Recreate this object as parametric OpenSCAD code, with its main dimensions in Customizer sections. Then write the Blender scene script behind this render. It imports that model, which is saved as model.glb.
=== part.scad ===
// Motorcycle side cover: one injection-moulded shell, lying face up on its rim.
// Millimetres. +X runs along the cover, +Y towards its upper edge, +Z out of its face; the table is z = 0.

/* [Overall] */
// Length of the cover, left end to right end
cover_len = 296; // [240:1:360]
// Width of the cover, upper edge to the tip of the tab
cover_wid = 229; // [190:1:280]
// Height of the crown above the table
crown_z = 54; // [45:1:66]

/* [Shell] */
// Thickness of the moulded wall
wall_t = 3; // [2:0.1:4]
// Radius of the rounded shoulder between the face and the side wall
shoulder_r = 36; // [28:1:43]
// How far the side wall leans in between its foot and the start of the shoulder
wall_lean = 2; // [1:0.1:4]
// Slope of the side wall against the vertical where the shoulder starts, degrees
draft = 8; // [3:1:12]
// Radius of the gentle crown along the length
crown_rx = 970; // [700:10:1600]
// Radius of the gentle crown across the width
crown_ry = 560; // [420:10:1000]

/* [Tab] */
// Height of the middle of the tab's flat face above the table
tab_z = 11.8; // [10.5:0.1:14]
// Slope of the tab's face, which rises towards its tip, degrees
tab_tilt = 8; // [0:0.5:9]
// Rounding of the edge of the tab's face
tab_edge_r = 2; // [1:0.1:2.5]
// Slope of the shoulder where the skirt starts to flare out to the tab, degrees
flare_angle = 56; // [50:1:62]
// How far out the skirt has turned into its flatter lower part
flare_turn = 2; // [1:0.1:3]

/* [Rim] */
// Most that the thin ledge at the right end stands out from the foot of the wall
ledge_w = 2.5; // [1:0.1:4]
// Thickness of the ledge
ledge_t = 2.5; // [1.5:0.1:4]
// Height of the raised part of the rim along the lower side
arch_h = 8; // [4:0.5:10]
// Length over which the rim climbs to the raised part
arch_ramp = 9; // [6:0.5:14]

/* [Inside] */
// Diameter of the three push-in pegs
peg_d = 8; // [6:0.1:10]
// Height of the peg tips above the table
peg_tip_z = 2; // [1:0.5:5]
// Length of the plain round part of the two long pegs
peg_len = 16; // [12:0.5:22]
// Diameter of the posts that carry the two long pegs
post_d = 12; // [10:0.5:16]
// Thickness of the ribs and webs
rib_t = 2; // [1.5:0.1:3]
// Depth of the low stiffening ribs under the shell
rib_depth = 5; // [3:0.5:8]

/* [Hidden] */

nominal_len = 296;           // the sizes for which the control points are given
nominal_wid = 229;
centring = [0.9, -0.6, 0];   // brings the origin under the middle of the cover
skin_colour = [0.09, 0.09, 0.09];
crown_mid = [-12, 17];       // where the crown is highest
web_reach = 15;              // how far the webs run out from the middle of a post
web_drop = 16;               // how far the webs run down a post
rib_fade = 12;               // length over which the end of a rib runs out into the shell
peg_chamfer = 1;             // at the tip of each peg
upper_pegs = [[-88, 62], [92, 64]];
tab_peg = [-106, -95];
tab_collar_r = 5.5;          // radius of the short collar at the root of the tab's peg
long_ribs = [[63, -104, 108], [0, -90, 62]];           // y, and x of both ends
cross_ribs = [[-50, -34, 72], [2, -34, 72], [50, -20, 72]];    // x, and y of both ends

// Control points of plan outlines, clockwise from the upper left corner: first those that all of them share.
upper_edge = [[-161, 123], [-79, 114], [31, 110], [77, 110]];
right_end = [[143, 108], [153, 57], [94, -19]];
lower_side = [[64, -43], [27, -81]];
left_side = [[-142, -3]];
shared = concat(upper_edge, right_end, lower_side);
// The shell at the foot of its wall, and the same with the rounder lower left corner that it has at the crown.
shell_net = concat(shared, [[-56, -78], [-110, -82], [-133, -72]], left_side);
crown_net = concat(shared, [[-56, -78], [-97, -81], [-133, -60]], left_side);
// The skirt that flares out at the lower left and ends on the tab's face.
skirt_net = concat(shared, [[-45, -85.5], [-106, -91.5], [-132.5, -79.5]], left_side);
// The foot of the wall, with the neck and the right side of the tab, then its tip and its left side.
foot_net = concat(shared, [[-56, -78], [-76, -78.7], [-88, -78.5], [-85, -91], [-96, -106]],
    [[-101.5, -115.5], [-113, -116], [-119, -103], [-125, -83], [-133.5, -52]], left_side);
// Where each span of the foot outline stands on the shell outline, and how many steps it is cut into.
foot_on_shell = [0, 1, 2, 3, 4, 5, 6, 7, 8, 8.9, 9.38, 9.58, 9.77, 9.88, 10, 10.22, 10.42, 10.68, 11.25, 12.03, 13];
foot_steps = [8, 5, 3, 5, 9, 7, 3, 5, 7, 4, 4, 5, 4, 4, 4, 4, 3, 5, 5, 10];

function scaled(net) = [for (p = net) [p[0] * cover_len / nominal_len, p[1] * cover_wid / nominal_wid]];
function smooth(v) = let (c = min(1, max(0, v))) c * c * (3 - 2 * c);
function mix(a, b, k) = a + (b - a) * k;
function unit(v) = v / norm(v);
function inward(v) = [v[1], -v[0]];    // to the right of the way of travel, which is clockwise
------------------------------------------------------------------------
(WHAT NEEDS TO BE DONE): Look at the material above and copy, word for word, its lines from the first through the one containing "crown_ry = 560; // [420:10:1000]".

(FULL RESPONSE):
Recreate this object as parametric OpenSCAD code, with its main dimensions in Customizer sections. Then write the Blender scene script behind this render. It imports that model, which is saved as model.glb.
=== part.scad ===
// Motorcycle side cover: one injection-moulded shell, lying face up on its rim.
// Millimetres. +X runs along the cover, +Y towards its upper edge, +Z out of its face; the table is z = 0.

/* [Overall] */
// Length of the cover, left end to right end
cover_len = 296; // [240:1:360]
// Width of the cover, upper edge to the tip of the tab
cover_wid = 229; // [190:1:280]
// Height of the crown above the table
crown_z = 54; // [45:1:66]

/* [Shell] */
// Thickness of the moulded wall
wall_t = 3; // [2:0.1:4]
// Radius of the rounded shoulder between the face and the side wall
shoulder_r = 36; // [28:1:43]
// How far the side wall leans in between its foot and the start of the shoulder
wall_lean = 2; // [1:0.1:4]
// Slope of the side wall against the vertical where the shoulder starts, degrees
draft = 8; // [3:1:12]
// Radius of the gentle crown along the length
crown_rx = 970; // [700:10:1600]
// Radius of the gentle crown across the width
crown_ry = 560; // [420:10:1000]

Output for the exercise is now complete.